Try it a couple times, if you want. When you delete them, Blogger leaves a one-line statement that an item was deleted. I can go in later and delete the one-line statements.

I did get confused by the repetition, but before that I thought it was pretty interesting. Paste in the URL too if you still have it. Thanks.

Calgacus, I'll get back to you in a bit. I have to go work out my thoughts in Notepad first.

The Arthurian said...

Calgacus, your "direction of causation" view is nothing but the old "you can't push on a string" thing.

I think we agree that fractional reserve banking creates money. As I said in the post above, it was an explanation identical to the one that Mitchell and Keen use, that convinced me that lending creates money. This is the value of the "explanation" that Keen and Mitchell reject. For if someone cannot see that lending creates money and paying down debt destroys money, then there is no sense even discussing the direction of causation.
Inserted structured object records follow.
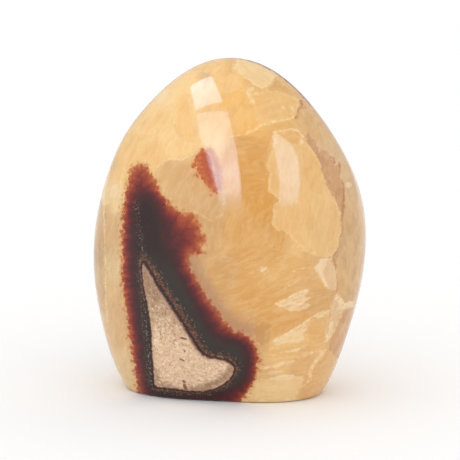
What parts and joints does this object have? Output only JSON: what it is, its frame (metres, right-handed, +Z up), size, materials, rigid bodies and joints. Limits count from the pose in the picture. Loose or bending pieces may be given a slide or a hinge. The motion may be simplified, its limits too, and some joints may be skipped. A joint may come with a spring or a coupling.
{
  "type": "septarian sculpture",
  "caption": "Polished freeform septarian stone with a flat sawn base: yellow calcite, a dark aragonite band and a pale limestone core.",
  "frame": {"origin": "centre of the stone's outline seen from above, on the plane of its flat base", "axes": "+Z up the stone, -Y out of its broad front face, +X to its right seen from the front"},
  "size_m": [0.0912, 0.058, 0.1119],
  "materials": {
    "polished_septarian": "polished"
  },
  "bodies": {
    "root": {"septarian_stone": "polished_septarian"}
  },
  "joints": []
}
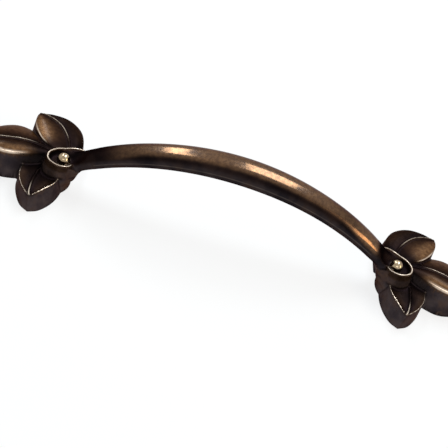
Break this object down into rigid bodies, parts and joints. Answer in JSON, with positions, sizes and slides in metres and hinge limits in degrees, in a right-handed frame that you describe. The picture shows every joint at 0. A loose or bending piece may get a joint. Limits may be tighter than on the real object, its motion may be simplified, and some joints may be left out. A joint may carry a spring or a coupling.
{
  "type": "leaf shaped pull",
  "caption": "Arched cabinet pull whose ends spread into overlapping leaves, with a bead held in a curled lip above each foot.",
  "frame": {"origin": "midway between the two screw holes on the mounting plane, which is also the bottom centre of the part's box", "axes": "+X along the pull, +Y towards the broad back leaves, +Z out of the drawer front"},
  "size_m": [0.135, 0.0304, 0.0248],
  "materials": {
    "antique_bronze": "dark antique bronze, rubbed bright on the raised edges"
  },
  "bodies": {
    "root": {"leaf_pull": "antique_bronze"}
  },
  "joints": []
}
On the other hand, since you admit that reserves are required, whatever the reason, then in fact the banks cannot create money without having reserves at the ready. I think it was a Randall Wray article I read at New Economic Perspectives a while back, he said the banks have like two days to get the required reserves. I forget the specifics, and certainly the bank can complete the loan transaction *first* and follow-up by getting the reserves *second* -- it would be foolish to turn down business just because the reserves are not in the cash drawer at the moment -- but nevertheless, the reserves are required, for "transaction account" balances at least.

Some countries have zero-reserve requirements. And some, like France, have banks which do not have depositors. To get required reserves, they borrow from the central bank or from banks that do accept deposits (caisses d'epargne iirc). Marc Lavoie has some good papers on this. It's good to understand this because the Continental practice tends to be closer to "what really happens"...

But Cal, "what really happens" is a result of excessive financialization of our economy!